Его экранному Ивану стало недостаточно Самодержавия, он возжелал сделаться «Вседержителем земным». И надо было найти визуальный образ овладевшего Иваном греха hybris – претензии на богоравность, – который неизбежно ведет к превращению в Люцифера.

«ПЛАЧ БОГОРОДИЦЫ» ИЗ ЧАСОСЛОВА РОАНА. 1435(?) УТАГАВА ХИРОСИГЭ. ОРЕЛ НАД ФУКУГАВА. 1855-1858


Эрудиция и визуальная память подсказали Эйзенштейну, как может быть достигнут на экране искомый образ.

Со времен Средневековья европейская традиция изображала Саваофа в правом или левом верхнем углу картины или миниатюры – оттуда, из-за пределов листа, как бы из надзвездных сфер Он глядит на Землю и на людей. Именно так изображен сострадающий Господь на известной миниатюре «Плач Богородицы» во французском «Часослове Роана»…

А в своей коллекции подлинников и репродукций японских гравюр укиё-э Эйзенштейн хранил копию ксилографии, которую создал Утагава Хиросигэ: хищная птица с неба высматривает добычу на снежной равнине.

Внутрикадровый монтаж крупного профиля Ивана и дальнего плана шествия в Александрову слободу был найден еще в первом варианте «Крестного хода». Во втором Эйзенштейн, сохранив (при измененном гриме Черкасова) принцип, иначе скомпоновал те же элементы. Различная кадрировка лица и иное соотношение его с пейзажем рождает совершенно разные по смыслу кадры.

ГЛУБИННЫЙ ПЛАН «ИВАН И КРЕСТНЫЙ ХОД» В ПЕРВОМ И ВО ВТОРОМ ВАРИАНТЕ ЭПИЗОДА


В первом варианте достигнут лишь образ доминирования всевластного царя над народом, просящим о милости.

Во втором – сверхкрупный профиль Ивана занимает собою полнеба: Самодержец уподобляется тут не фараону, а Демиургу, готовому, по слову Курбского, «творить из крови твердь»[220].

Кадр сохраняет всю амбивалентность роли, которую играет Иван на встрече с крестным ходом. Царь возникает на экране во время «смиренного» поклона. Он прикрыл глаза (в начале укрупнения) в знак покорности «призыву всенародному». Пока кадр длится на экране, Иван вдруг поднимает веки и устремляет острый взгляд в ему ведомое будущее. И ровно в этот миг за кадром, в звуковой фреске, на словах «Вернись, отец родной» хоровое пение вытесняется оркестром: Прокофьев, как просил Эйзенштейн, ревущими трубами доводит тему «Гроза надвигается» до образа Гнева Господня.
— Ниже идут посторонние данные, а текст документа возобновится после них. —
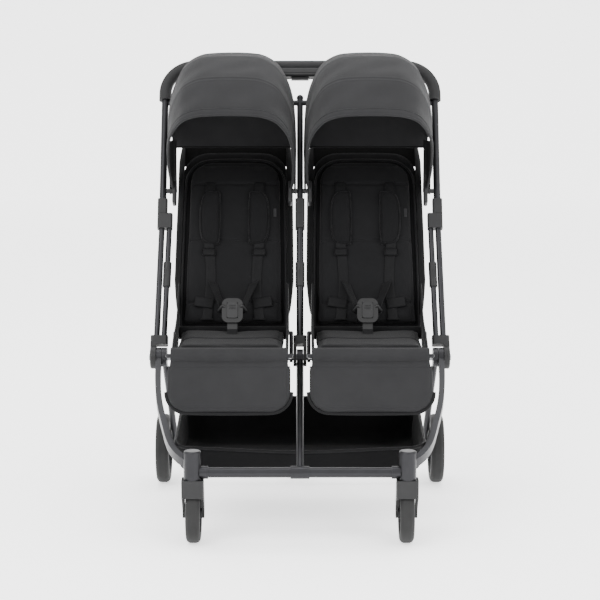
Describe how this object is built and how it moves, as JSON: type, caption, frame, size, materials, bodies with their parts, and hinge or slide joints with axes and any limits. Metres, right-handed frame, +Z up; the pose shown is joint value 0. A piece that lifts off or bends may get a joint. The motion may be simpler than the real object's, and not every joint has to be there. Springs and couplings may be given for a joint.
{
  "type": "side-by-side double stroller",
  "caption": "Compact folding side-by-side double stroller with nested hoods, reclining seats, swivel front casters, foot brake and fabric basket.",
  "frame": {"origin": "middle of the footprint on the floor", "axes": "+Z up, +Y to the back where the pusher stands, +X to the pusher's left"},
  "size_m": [0.751, 0.8014, 1.126],
  "materials": {
    "frame_tube": "satin anodised dark grey",
    "moulded_black": "fine textured black",
    "wheel_rim": "satin black",
    "tyre": "matt tread rubber",
    "grip": "stitched black grip cover",
    "steel": "blackened steel",
    "hood_fabric": "dark grey woven polyester",
    "seat_fabric": "black padded polyester",
    "calf_fabric": "dark grey woven polyester",
    "basket_fabric": "black polyester",
    "harness": "black padded webbing",
    "buckle_plastic": "black moulded"
  },
  "bodies": {
    "chassis": {"fold_hub_left": "moulded_black", "fold_hub_right": "moulded_black", "fold_hub_centre": "moulded_black", "hub_axle": "steel", "lower_tube_left": "frame_tube", "lower_tube_right": "frame_tube", "inner_tube_left": "frame_tube", "inner_tube_right": "frame_tube", "centre_strut": "frame_tube", "accessory_sockets": "moulded_black", "fold_knuckles_lower": "moulded_black", "seat_frame_left": "frame_tube", "seat_frame_right": "frame_tube", "seat_base_left": "seat_fabric", "seat_base_right": "seat_fabric", "buckle_left": "buckle_plastic", "buckle_right": "buckle_plastic", "basket": "basket_fabric"},
    "push_frame": {"push_tube": "frame_tube", "handle_grip": "grip", "upper_support": "frame_tube", "release_housing": "moulded_black", "fold_knuckles_upper": "moulded_black", "hood_pivots": "moulded_black", "hood_clips": "moulded_black", "hood_rear_left": "hood_fabric", "hood_rear_right": "hood_fabric"},
    "fold_button": {"release_button": "moulded_black"},
    "front_frame": {"caster_post_left": "frame_tube", "caster_post_right": "frame_tube", "front_leg_left": "frame_tube", "front_leg_right": "frame_tube", "front_cross_bar": "frame_tube", "centre_leg": "frame_tube"},
    "rear_frame": {"rear_leg_left": "frame_tube", "rear_leg_right": "frame_tube", "rear_axle": "steel"},
    "brake": {"brake_pedal": "moulded_black"},
    "caster_left": {"caster_fork_left": "moulded_black"},
    "front_wheel_left": {"front_tyre_left": "tyre", "front_rim_left": "wheel_rim"},
    "rear_wheel_left": {"rear_tyre_left": "tyre", "rear_rim_left": "wheel_rim"},
    "hood_middle_left": {"hood_middle_left": "hood_fabric"},
    "hood_front_left": {"hood_front_left": "hood_fabric"},
    "seat_back_left": {"backrest_left": "seat_fabric", "shoulder_pads_left": "harness"},
    "calf_rest_left": {"calf_rest_left": "calf_fabric"},
    "buckle_key_left": {"buckle_key_left": "buckle_plastic"},
    "caster_right": {"caster_fork_right": "moulded_black"},
    "front_wheel_right": {"front_tyre_right": "tyre", "front_rim_right": "wheel_rim"},
    "rear_wheel_right": {"rear_tyre_right": "tyre", "rear_rim_right": "wheel_rim"},
    "hood_middle_right": {"hood_middle_right": "hood_fabric"},
    "hood_front_right": {"hood_front_right": "hood_fabric"},
    "seat_back_right": {"backrest_right": "seat_fabric", "shoulder_pads_right": "harness"},
    "calf_rest_right": {"calf_rest_right": "calf_fabric"},
    "buckle_key_right": {"buckle_key_right": "buckle_plastic"}
  },
  "joints": [
    {"name": "push_fold", "type": "hinge", "parent": "chassis", "child": "push_frame", "pos_m": [0, 0.20865, 0.70539], "axis": [-1, 0, 0], "range_deg": [0, 130]},
    {"name": "front_fold", "type": "hinge", "parent": "chassis", "child": "front_frame", "pos_m": [0, 0.01426, 0.376], "axis": [1, 0, 0], "range_deg": [0, 63.14], "deforming": ["basket"]},
    {"name": "rear_fold", "type": "hinge", "parent": "chassis", "child": "rear_frame", "pos_m": [0, 0.01426, 0.376], "axis": [-1, 0, 0], "range_deg": [0, 16.25]},
    {"name": "caster_swivel_left", "type": "hinge", "parent": "front_frame", "child": "caster_left", "pos_m": [0.25, -0.36574, 0.1615], "axis": [0, 0, 1], "continuous": true},
    {"name": "front_wheel_spin_left", "type": "hinge", "parent": "caster_left", "child": "front_wheel_left", "pos_m": [0.25, -0.33074, 0.07], "axis": [1, 0, 0], "continuous": true},
    {"name": "rear_wheel_spin_left", "type": "hinge", "parent": "rear_frame", "child": "rear_wheel_left", "pos_m": [0.358, 0.23426, 0.09], "axis": [1, 0, 0], "continuous": true},
    {"name": "hood_fold_left", "type": "hinge", "parent": "push_frame", "child": "hood_middle_left", "pos_m": [0.174, 0.22158, 0.77089], "axis": [-1, 0, 0], "range_deg": [0, 19]},
    {"name": "hood_front_fold_left", "type": "hinge", "parent": "hood_middle_left", "child": "hood_front_left", "pos_m": [0.174, 0.22158, 0.77089], "axis": [-1, 0, 0], "range_deg": [0, 19]},
    {"name": "recline_left", "type": "hinge", "parent": "chassis", "child": "seat_back_left", "pos_m": [0.168, 0.05026, 0.431], "axis": [1, 0, 0], "range_deg": [-28, 0]},
    {"name": "calf_fold_left", "type": "hinge", "parent": "chassis", "child": "calf_rest_left", "pos_m": [0.168, -0.23174, 0.427], "axis": [1, 0, 0], "range_deg": [-60, 0]},
    {"name": "buckle_press_left", "type": "slide", "parent": "chassis", "child": "buckle_key_left", "axis": [0, 0.9135, -0.4067], "range_m": [0, 0.003], "stiffness_N_per_m": 400},
    {"name": "caster_swivel_right", "type": "hinge", "parent": "front_frame", "child": "caster_right", "pos_m": [-0.25, -0.36574, 0.1615], "axis": [0, 0, 1], "continuous": true},
    {"name": "front_wheel_spin_right", "type": "hinge", "parent": "caster_right", "child": "front_wheel_right", "pos_m": [-0.25, -0.33074, 0.07], "axis": [1, 0, 0], "continuous": true},
    {"name": "rear_wheel_spin_right", "type": "hinge", "parent": "rear_frame", "child": "rear_wheel_right", "pos_m": [-0.358, 0.23426, 0.09], "axis": [1, 0, 0], "continuous": true},
    {"name": "hood_fold_right", "type": "hinge", "parent": "push_frame", "child": "hood_middle_right", "pos_m": [-0.174, 0.22158, 0.77089], "axis": [-1, 0, 0], "range_deg": [0, 19]},
    {"name": "hood_front_fold_right", "type": "hinge", "parent": "hood_middle_right", "child": "hood_front_right", "pos_m": [-0.174, 0.22158, 0.77089], "axis": [-1, 0, 0], "range_deg": [0, 19]},
    {"name": "recline_right", "type": "hinge", "parent": "chassis", "child": "seat_back_right", "pos_m": [-0.168, 0.05026, 0.431], "axis": [1, 0, 0], "range_deg": [-28, 0]},
    {"name": "calf_fold_right", "type": "hinge", "parent": "chassis", "child": "calf_rest_right", "pos_m": [-0.168, -0.23174, 0.427], "axis": [1, 0, 0], "range_deg": [-60, 0]},
    {"name": "buckle_press_right", "type": "slide", "parent": "chassis", "child": "buckle_key_right", "axis": [0, 0.9135, -0.4067], "range_m": [0, 0.003], "stiffness_N_per_m": 400},
    {"name": "brake_press", "type": "hinge", "parent": "rear_frame", "child": "brake", "pos_m": [0, 0.23426, 0.09], "axis": [-1, 0, 0], "range_deg": [0, 22]},
    {"name": "fold_button_slide", "type": "slide", "parent": "push_frame", "child": "fold_button", "axis": [0, 0.4648, 0.8854], "range_m": [0, 0.004], "stiffness_N_per_m": 600}
  ],
  "couplings": [
    {"joint": "front_fold", "follows": "push_fold", "ratio": 0.48569},
    {"joint": "rear_fold", "follows": "push_fold", "ratio": 0.125},
    {"joint": "hood_front_fold_left", "follows": "hood_fold_left", "ratio": 1},
    {"joint": "hood_front_fold_right", "follows": "hood_fold_right", "ratio": 1}
  ]
}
Кажется, что музыка выражает уверенность экранного Ивана: этот триумф – залог и предвестие его Страшного суда.

Но зритель, знающий или чутко улавливающий контекст фильма, видит и слышит в кадре весть о гордыне Ивана, о грядущем его падении и о неизбежности Страшного суда над ним.


P. S.

Можно подумать, что история кадра завершается в момент, когда он, снятый, проявленный и озвученный, занимает свое место в монтажном строе фильма.

Но не так у Эйзенштейна. Свою режиссерскую практику он рассматривал как теоретическую лабораторию искусства, которая позволяет проникнуть в тайны творческого процесса и в закономерности «строения вещей» – выразительной и воздействующей композиции произведения.

Его особое внимание привлекали случаи импровизаций – неожиданных находок, за которыми, при внимательном рассмотрении, оказывался солидный запас наблюдений, травмы собственных переживаний, радость открытий в своем опыте и потрясения от опыта чужого.

Кадр Ивана-Демиурга, как мы отметили в начале, не был предварительно зарисован – скорее всего, он родился как одно из откровений на съемочной площадке. История его рождения заинтересовала меня, когда я впервые увидел срезки первого варианта эпизода, где вместо сверхкрупного профиля Ивана намечался крупный план царского сапога. Обе подборки кадров, отпечатанных на фото, были впервые показаны в 1971 году на выставке Эйзенштейна в Стеделийк-музее Амстердама.